Ни один из таких двойников не был казнен, за исключением, разумеется, двурушников или трусов. Никто, кроме описываемой пары, которую после лихорадки начального этапа следствия контрразведчики даже не рассматривали как серьезных агентов. Трудно сказать, с какого момента чекисты убедились, что Шило-Таврин является, так сказать, дутым, фальшивым террористом. Однако отсутствие рвения в ведении следствия, что ясно видно из материалов дела, было несомненным. А поскольку покушение на Сталина было не тем случаем, по которому следователю простили бы халатность или пассивность, следует констатировать, что легковесность и поверхностность задания агентов для контрразведчиков были очевидны.

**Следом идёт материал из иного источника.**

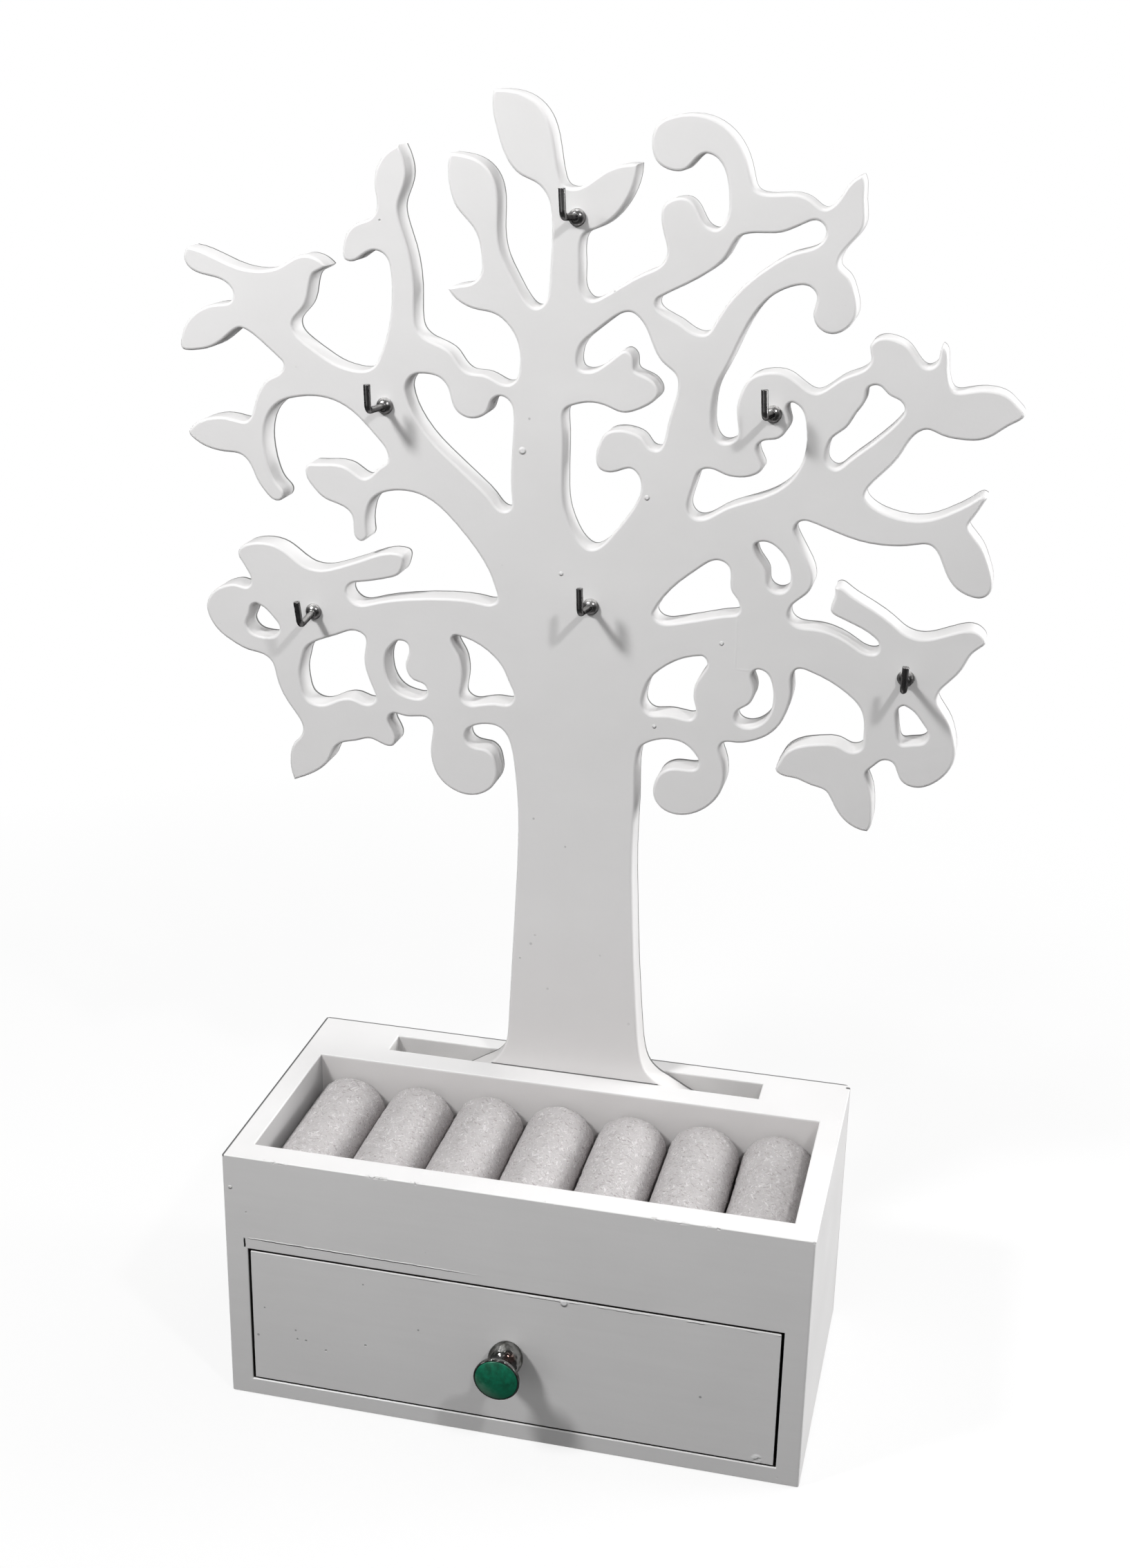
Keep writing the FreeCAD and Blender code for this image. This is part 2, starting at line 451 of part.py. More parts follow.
def box_parts():
    half_slot = slot_length / 2
    divider_half = inner_half + housing_depth
    return {
        "side_panel_left": side_panel(-1),
        "side_panel_right": side_panel(1),
        "bottom_panel": block(-inner_half, inner_half, front_y, slot_back_y,
                              0, bottom_thickness),
        "divider_panel": block(-divider_half, divider_half, front_y, slot_back_y,
                               opening_top, divider_top),
        "front_rail": block(-inner_half, inner_half, front_y, tray_front_y,
                            divider_top, box_height),
        "tray_back_wall": block(-inner_half, inner_half, tray_wall_front_y, slot_front_y,
                                divider_top, box_height),
        "slot_block_left": block(-inner_half, -half_slot, slot_front_y, slot_back_y,
                                 divider_top, box_height),
        "slot_block_right": block(half_slot, inner_half, slot_front_y, slot_back_y,
                                  divider_top, box_height),
        "back_panel": block(-inner_half, inner_half, slot_back_y, back_y, 0, box_height),
    }


def ring_rolls():
    pitch = 2 * inner_half / roll_count
    radius = pitch / 2 - roll_side_gap
    rolls = {}
    for number in range(roll_count):
        x = -inner_half + pitch * (number + 0.5)
        z = divider_top + radius
        start = FreeCAD.Vector(x, tray_front_y + roll_end_gap, z)
        end = FreeCAD.Vector(x, tray_wall_front_y - roll_end_gap, z)
        rolls["ring_roll_%d" % (number + 1)] = rod(radius, start, end)
    return rolls


def drawer_parts():
    half = inner_half - drawer_side_gap
    wall = drawer_wall_thickness
    base = bottom_thickness + drawer_runner_gap
    wall_front = front_y + drawer_front_thickness
    wall_back = slot_back_y - drawer_back_gap
    floor_z = base + drawer_floor_rise
    floor_top = floor_z + drawer_floor_thickness
    wall_top = base + drawer_wall_height

    front = block(-half, half, front_y, wall_front,
                  bottom_thickness + drawer_bottom_gap, opening_top - drawer_top_gap)
    hole_start = FreeCAD.Vector(knob_x, front_y, knob_z)
    hole_end = FreeCAD.Vector(knob_x, wall_front, knob_z)
    front = front.cut(rod(screw_radius + screw_hole_clearance, hole_start, hole_end))
    left = block(-half, -half + wall, wall_front, wall_back, base, wall_top)
    right = block(half - wall, half, wall_front, wall_back, base, wall_top)
    back = block(-half + wall, half - wall, wall_back - wall, wall_back, base, wall_top)
    floor = block(-half + wall - groove_depth, half - wall + groove_depth,
                  wall_front, wall_back - wall + groove_depth, floor_z, floor_top)
    liner = block(-half + wall + liner_gap, half - wall - liner_gap,
                  wall_front + liner_gap, wall_back - wall - liner_gap,
                  floor_top, floor_top + liner_thickness)
    return {
        "drawer_front": front,
        "drawer_side_left": left.cut(floor),
        "drawer_side_right": right.cut(floor),
        "drawer_back": back.cut(floor),
        "drawer_bottom": floor,
        "drawer_liner": liner,
    }


def knob_body():
    # Profile to the right of the knob's axis, from the drawer front out to the rim:
    # a ball, a waist behind the cap, and the cap that flares to a thin rim.
    cap_back = knob_rim_front - knob_rim_thickness
    ball_centre = knob_ball_centre
    foot_radius = math.sqrt(knob_ball_radius ** 2 - ball_centre ** 2)
    waist_y = ball_centre + math.sqrt(knob_ball_radius ** 2 - knob_neck_radius ** 2)

    def at(radius, out):
        return FreeCAD.Vector(radius, -out, 0)

    socket_y = knob_rim_front - knob_socket_depth
    profile = Part.Wire([
        Part.LineSegment(at(0, 0), at(foot_radius, 0)).toShape(),
        Part.Arc(at(foot_radius, 0), at(knob_ball_radius, ball_centre),
                 at(knob_neck_radius, waist_y)).toShape(),
        Part.Arc(at(knob_neck_radius, waist_y), at(knob_flare_radius, waist_y + knob_flare_length),
                 at(knob_cap_radius, cap_back)).toShape(),
        Part.LineSegment(at(knob_cap_radius, cap_back),
                         at(knob_cap_radius, knob_rim_front)).toShape(),
        Part.LineSegment(at(knob_cap_radius, knob_rim_front),
                         at(knob_face_radius, knob_rim_front)).toShape(),
        Part.LineSegment(at(knob_face_radius, knob_rim_front),
                         at(knob_face_radius, socket_y)).toShape(),
        Part.LineSegment(at(knob_face_radius, socket_y), at(0, socket_y)).toShape(),
        Part.LineSegment(at(0, socket_y), at(0, 0)).toShape(),
    ])
    body = Part.Face(profile).revolve(at(0, 0), FreeCAD.Vector(0, 1, 0), 360)
    thread = rod(screw_radius, at(0, 0), at(0, screw_grip))
    return body.cut(thread)


def knob_face():
    # A low domed green glass face set in the cap's socket.
    seat = -(knob_rim_front - knob_socket_depth)
    edge = -(knob_rim_front + knob_face_stand)
    crown = edge - knob_face_dome
    sphere = (knob_face_radius ** 2 + knob_face_dome ** 2) / (2 * knob_face_dome)
    half_radius = knob_face_radius / 2
    half_way = crown + sphere - math.sqrt(sphere ** 2 - half_radius ** 2)
    profile = Part.Wire([
        Part.LineSegment(FreeCAD.Vector(0, seat, 0),
                         FreeCAD.Vector(knob_face_radius, seat, 0)).toShape(),
        Part.LineSegment(FreeCAD.Vector(knob_face_radius, seat, 0),
                         FreeCAD.Vector(knob_face_radius, edge, 0)).toShape(),
        Part.Arc(FreeCAD.Vector(knob_face_radius, edge, 0),
                 FreeCAD.Vector(half_radius, half_way, 0),
                 FreeCAD.Vector(0, crown, 0)).toShape(),
        Part.LineSegment(FreeCAD.Vector(0, crown, 0), FreeCAD.Vector(0, seat, 0)).toShape(),
    ])
    return Part.Face(profile).revolve(FreeCAD.Vector(0, 0, 0), FreeCAD.Vector(0, 1, 0), 360)


def knob_screw():
    head_y = drawer_front_thickness
    head_end = head_y + screw_head_height
    shank = rod(screw_radius, FreeCAD.Vector(0, -screw_grip, 0), FreeCAD.Vector(0, head_y, 0))
    head = rod(screw_head_radius, FreeCAD.Vector(0, head_y, 0),
               FreeCAD.Vector(0, head_end, 0))
    recess = block(-screw_slot_width / 2, screw_slot_width / 2,
                   head_end - screw_slot_depth, head_end,
                   -screw_head_radius, screw_head_radius)
    return shank.fuse(head).cut(recess)


def knob_parts():
    parts = {"knob_body": knob_body(), "knob_face": knob_face(), "knob_screw": knob_screw()}
    for shape in parts.values():
        shape.translate(FreeCAD.Vector(knob_x, front_y, knob_z))
    return parts


def build():
    parts = box_parts()
    parts.update(ring_rolls())
    parts["tree_panel"] = tree_panel()
    for name, hook in hooks.items():
        parts[name] = hook_shape(hook)
    parts.update(drawer_parts())
    parts.update(knob_parts())
    return parts


os.makedirs("parts", exist_ok=True)
for name, shape in build().items():
    shape.exportStep("parts/%s.step" % name)
    print(name, len(shape.Solids), shape.isValid(), round(shape.Volume))
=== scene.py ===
import math

import bmesh
import bpy
import numpy as np
from mathutils import Matrix, Vector, noise
from mathutils.geometry import delaunay_2d_cdt


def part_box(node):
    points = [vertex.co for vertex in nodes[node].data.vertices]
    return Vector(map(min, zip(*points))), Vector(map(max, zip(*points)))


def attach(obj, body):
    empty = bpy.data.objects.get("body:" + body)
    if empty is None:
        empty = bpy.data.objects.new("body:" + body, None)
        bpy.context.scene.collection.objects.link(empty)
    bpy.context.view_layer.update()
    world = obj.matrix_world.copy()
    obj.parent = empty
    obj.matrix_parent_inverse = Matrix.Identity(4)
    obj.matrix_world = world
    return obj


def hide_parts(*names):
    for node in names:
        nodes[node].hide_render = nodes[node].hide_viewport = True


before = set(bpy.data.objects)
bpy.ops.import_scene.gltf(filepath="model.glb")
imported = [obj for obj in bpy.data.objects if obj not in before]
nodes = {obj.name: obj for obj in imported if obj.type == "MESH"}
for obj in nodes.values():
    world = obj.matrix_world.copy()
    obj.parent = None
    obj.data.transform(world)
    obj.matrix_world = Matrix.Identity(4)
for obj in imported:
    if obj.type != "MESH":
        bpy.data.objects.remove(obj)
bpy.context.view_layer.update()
mm = 0.001

camera = {
    "place": (0.143244, -0.597098, 0.452155),
    "azimuth": 13.146, "elevation": 20.734, "roll": 1.109,   # degrees
    "focalPixels": 2908.7, "imageHeight": 2268,
}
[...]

Но это не оказало ни малейшего воздействия на ход радиоигры через агентурный передатчик «Туман» (первоначально «Семейка») с использованием перевербованных агентов-террористов. Впрочем, при детальном рассмотрении радиограмм, которыми обменивались противники, становятся очевидными как формальный характер ее проведения с советской стороны, так и понимание сути происходивших событий — с немецкой. Из материалов дела литер «Э» № 308 видно, что агентурный передатчик с позывными «350», как обозначался в «Цеппелине» Таврин, появился в эфире 27 сентября 1944 года. Естественно, под контролем «СМЕРШа». Столь длительная задержка должна была неминуемо насторожить немцев. Скорее всего, именно так и произошло, и радиоигра оказалась скомпрометированной с самого начала. Теоретически Шилова вообще не должна была без надобности появляться в эфире, но если бы она и вышла, то в самые ближайшие после высадки сутки-двое с докладом о благополучном прибытии, после чего ей следовало затаиться и не выходить на связь без серьезной надобности. О компрометации игры можно с уверенностью утверждать еще по одной причине. Как сообщают В. Макаров и А. Тюрин, в материалах имеется упоминание об условном сигнале о провале, известном только Таврину, но не радистке. Контрразведчики выяснили этот факт лишь некоторое время спустя, да и то, по их мнению, фигурант отказался полностью раскрыть его. Естественно, ни о какой настоящей радиоигре в этих условиях говорить было нельзя.